Besides physical deposition or application of the precursor to the substrate, vapor deposition processes using water and a silicon containing vapor source for flowable dielectric deposition (FCVD) have been described, for instance, in U.S. Pat. Nos. 7,541,297; 8,449,942; 8,629,067; 8,741,788; 8,481,403; 8,580,697; 8,685,867; 7,498,273; 7,074,690; 7,582,555; 7,888,233, and 7,915,131, as well as U.S. Publ. No. 2013/0230987 A1, the disclosures of which are incorporated herein by reference. Typical methods generally relate to filling gaps on substrates with a solid dielectric material by forming a flowable liquid film in the gap. The flowable film is formed by reacting a dielectric precursor which may have a Si—C bond with an oxidant to form the dielectric material. In certain embodiments, the dielectric precursor condenses and subsequently reacts with the oxidant to form dielectric material. In certain embodiments, vapor phase reactants react to form a condensed flowable film. Since the Si—C bond is relatively inert towards reaction with water, the resultant network may be beneficially functionalized with organic functional groups which impart desired chemical and physical properties to the resultant film. For example, the addition of carbon to the network may lower the dielectric constant of the resultant film.
Another approach to depositing a silicon oxide film using flowable chemical vapor deposition process is gas phase polymerization. For example, the prior art has focused on using compounds such as trisilylamine (TSA) to deposit Si, H, N containing oligomers that are subsequently oxidized to SiOx films using ozone exposure. Examples of such approaches include: U.S. Publ. No. 2014/0073144; U. S. Publ. No. 2013/230987; U.S. Pat. Nos. 7,521,378, 7,557,420, and 8,575,040; and 7,825,040, the disclosures of which are incorporated herein by reference.
Regarding the processes that employ trisilylamine (TSA), TSA is typically delivered into the reaction chamber as a gas, mixed with ammonia, and activated in a remote plasma reactor to generate NH2, NH, H and or N radicals or ions. The TSA reacts with the plasma activated ammonia and begins to oligomerize to form higher molecular weight TSA dimers and trimers or other species which contain Si, N and H. The substrate is placed in the reactor and cooled to one or more temperatures ranging from about 0 to about 50° C. at a certain chamber pressures and TSA/activated ammonia mixtures the oligomers begin to condense on the wafers surface in such a way that they can “flow” to fill the trench surface feature.
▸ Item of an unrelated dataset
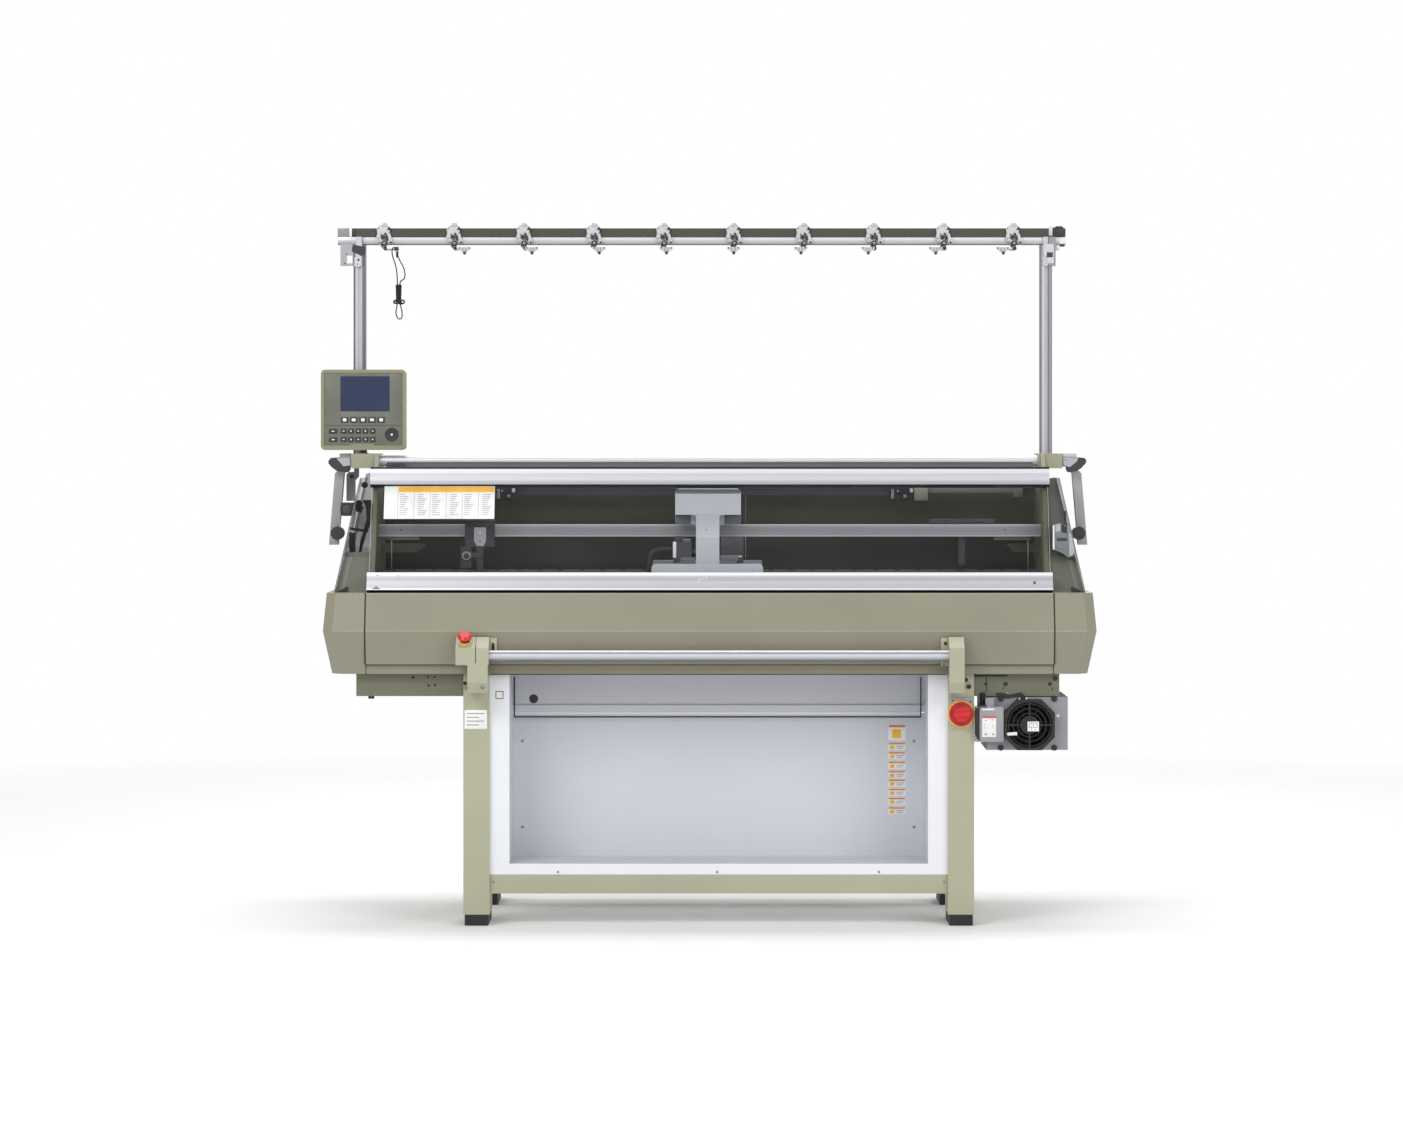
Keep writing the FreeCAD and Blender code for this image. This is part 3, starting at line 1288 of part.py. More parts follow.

In this way, a material which contains Si, N and H is deposited onto the wafer and fills the trench. In certain embodiments, a pre-anneal step is performed to allow the film to be more SiN-like. It is desirable to have a SiN material because the next process step is oxidation at one or more temperatures ranging from 100-700° C. using ozone or water. Because of the SiN bond distance and angles, it is known that as SiN is oxidized to SiO2 there is a unit cell volume increase which prevents the film from shrinking.
Despite the recent activity in the art related to flowable chemical vapor deposition and other film deposition processes, problems still remain. One of these problems is related to film composition. For example, flowable oxide films deposited from the precursor trisilylamine (TSA) in a gas phase polymerization process yield films with a high density of Si—H bonds and have a wet etch rates in dilute HF solutions that are 2.2 to 2.5 times faster than high quality thermal oxide. Such films are not suitable for low-k film applications.
In many circumstances, a hardening process, including thermal annealing, UV cure, or ion/radical densification, may be applied to the flowable films. The hardening process may remove carbon groups, hydroxyl groups and smaller molecular weight species from the deposited materials. Referring now to FIG. 1, this often leaves voids, cracks or spaces in the hardened material. Such films are also not suitable for low-k film applications.
Thus, there is a need to provide alternative precursor compounds to produce silicon-containing films via flow CVD techniques that have the mechanical integrity and porosity to successfully function as low-k silicon oxide containing film material.